Cartan's Differential Forms & Hilbert's Action Principle
Élie Cartan reformulated the same theory in a coordinate-free language ofdifferential forms and moving frames. In this approach the connection becomes a Lie-algebra-valued 1-form and curvature a 2-form; the Einstein equations emerge from Cartan's structure equations. This reformulation would later prove essential for Yang–Mills gauge theory and modern geometry.
Remarkably, on November 20, 1915 — five days before Einstein's own submission — David Hilbert derived Einstein's field equations from a variational principle. The Einstein–Hilbert action is
\( S = \frac{c^4}{16\pi G}\int R\,\sqrt{-g}\;d^4x \)
Varying this action with respect to \(g_{\mu\nu}\) yields Einstein's equations. The simplest diffeomorphism-invariant action for a metric gives the richest theory of gravitation.

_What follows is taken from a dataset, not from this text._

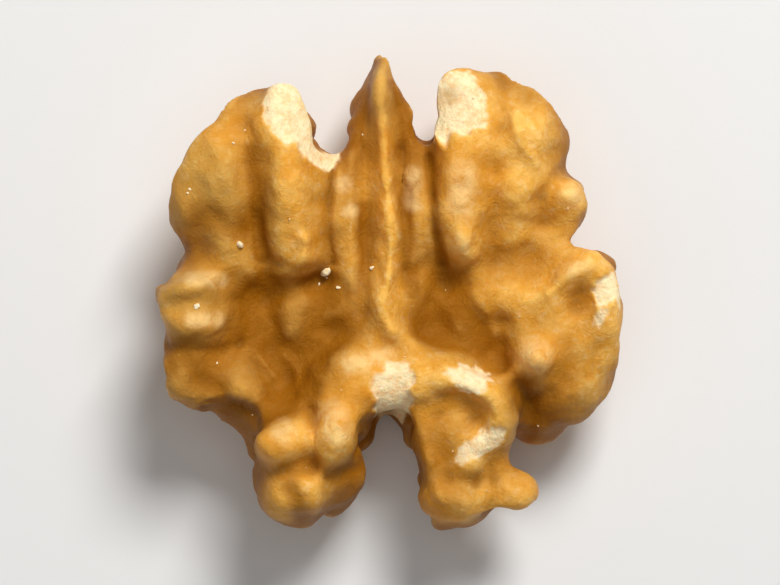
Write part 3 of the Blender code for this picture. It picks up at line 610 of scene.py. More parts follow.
@dataclass
class KernelForm:
    """The kernel's masses and folds melted into one body, as the frame's solid has them."""

    crease_radius: float = 0.7
    grain: float = 0.30
    melt_rounds: tuple[int, int, int] = (3, 1, 4)
    back_half_width: float = 15.9
    back_half_length: float = 17.4
    back_depth: float = 9.8
    back_sides: tuple[int, int] = (64, 48)
    drift: tuple[float, float, float] = (0.3, 0.3, 0.25)
    drift_ripple: Ripple = Ripple(1.0, 7.5, 12, 20)
    mass_roundness: int = 4
    path_step: float = 0.45
    ring_sides: int = 20
    ring_squareness: float = 0.85
    end_turns: tuple[float, ...] = (20.0, 40.0, 60.0, 80.0)
    cutter_top: float = 30.0
    cutter_depth: float = 44.0

    def add_mass(self, bm: bmesh.types.BMesh, mass: Mass) -> None:
        """Adds an ellipsoid, grown by the crease radius.

        Args:
            bm: What it is added to.
            mass: The ellipsoid.
        """
        grow = self.crease_radius
        half_height = (mass.top - mass.bottom) / 2 + grow
        semi = (mass.half_width + grow, mass.half_length + grow, half_height)
        matrix = (Matrix.Translation((mass.x, mass.y, (mass.top + mass.bottom) / 2))
                  @ Matrix.Rotation(math.radians(mass.turn), 4, "Z")
                  @ Matrix.Diagonal((*semi, 1.0)))
        bmesh.ops.create_icosphere(bm, subdivisions=self.mass_roundness, radius=1.0, matrix=matrix)

    def add_ring(self, bm: bmesh.types.BMesh, middle: np.ndarray, along: np.ndarray,
                 half_width: float, half_depth: float) -> list[bmesh.types.BMVert]:
        """Adds one upright ring of a fold.

        Args:
            bm: What it is added to.
            middle: The ring's middle.
            along: The way the fold runs, in plan.
            half_width: Half the ring's width.
            half_depth: Half the ring's depth.

        Returns:
            The ring's vertices.
        """
        across = np.array([-along[1], along[0]])
        ring = []
        for angle in np.linspace(0, 2 * math.pi, self.ring_sides, endpoint=False):
            sine, cosine = math.sin(angle), math.cos(angle)
            side = math.copysign(abs(sine) ** self.ring_squareness, sine) * half_width
            rise = math.copysign(abs(cosine) ** self.ring_squareness, cosine) * half_depth
            ring.append(bm.verts.new((*(middle[:2] + across * side), middle[2] + rise)))
        return ring

    def add_fold(self, bm: bmesh.types.BMesh, fold: Fold, grow: float) -> None:
        """Adds a rounded ridge lofted along its crest, with round ends.

        Args:
            bm: What it is added to.
            fold: The ridge.
            grow: How much thicker it is made all round.
        """
        path = smooth_path(fold.crest, self.path_step)
        along = np.gradient(path[:, :2], axis=0)
        along /= np.linalg.norm(along, axis=1)[:, None]
        half_depth = fold.depth / 2 + grow
        turns = np.radians(self.end_turns)
        stations = [(path[0], along[0], -turn) for turn in turns[::-1]]
        stations += [(row, heading, 0.0) for row, heading in zip(path, along)]
        stations += [(path[-1], along[-1], turn) for turn in turns]
        rings = []
        for (x, y, top, half_width), heading, turn in stations:
            reach = (half_width + grow) * math.sin(turn)
            level = top + grow - half_depth
            middle = np.array([x + heading[0] * reach, y + heading[1] * reach, level])
            rings.append(self.add_ring(bm, middle, heading, (half_width + grow) * math.cos(turn),
                                       half_depth * math.cos(turn)))
        faces = [bm.faces.new(rings[0][::-1]), bm.faces.new(rings[-1])]
        for ring, following in zip(rings, rings[1:]):
            for k, vertex in enumerate(ring):
                beside = (k + 1) % len(ring)
                corners = (vertex, ring[beside], following[beside], following[k])
                faces.append(bm.faces.new(corners))
        bmesh.ops.recalc_face_normals(bm, faces=faces)

    def back_guide(self) -> Skin:
        """Makes a guide with the rounded back, straight-sided and tall above its rim.

        Returns:
            The guide.
        """
        bm = bmesh.new()
        around, upward = self.back_sides
        bmesh.ops.create_uvsphere(bm, u_segments=around, v_segments=upward, radius=1.0)
        for vertex in bm.verts:
            half_height = self.back_depth if vertex.co.z < 0 else 3 * self.back_depth
            vertex.co.x *= self.back_half_width
            vertex.co.y *= self.back_half_length
            vertex.co.z = self.back_depth + vertex.co.z * half_height
        return Skin("back_guide", bm)

    def gap_cutters(self) -> Skin:
        """Makes the upright cutters that keep the gaps open.

        Returns:
            The cutters as one mesh.
        """
        bm = bmesh.new()
        for gap in GAPS.values():
            crest = [(x, y, self.cutter_top, half_width) for x, y, half_width in gap]
            self.add_fold(bm, Fold(self.cutter_depth, crest), 0.0)
        return Skin("gap_cutters", bm)

    def build(self) -> Skin:
        """Melts all masses and folds together and rounds the creases between them.

        Returns:
            The kernel's body, in millimetres.
        """
        bm = bmesh.new()
        for mass in MASSES.values():
            self.add_mass(bm, mass)
        for fold in FOLDS.values():
            self.add_fold(bm, fold, self.crease_radius)
        first, second, last = self.melt_rounds
        skin = Skin("kernel", bm)
        skin.melt(self.grain, first)
        skin.move(skin.points() - skin.normals() * self.crease_radius)
        skin.melt(self.grain, second)
        skin.cut(self.back_guide(), "INTERSECT")
        skin.cut(self.gap_cutters(), "DIFFERENCE")
        skin.melt(self.grain, last)
        points = skin.points()
        sway = np.stack([self.drift_ripple.at(points, shift) for shift in range(3)], axis=1)
        skin.move(points + sway * self.drift)
        return skin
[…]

The Mathematical Beauty: Geometry Is Gravity
Riemann imagined in 1854 that the geometry of physical space might be determined by physical forces. Einstein proved it in 1915: the gravitational field is the metric, the curvature of spacetime. Pure Riemannian geometry, developed with no physical application in mind, turned out to be the exact mathematical structure of gravity.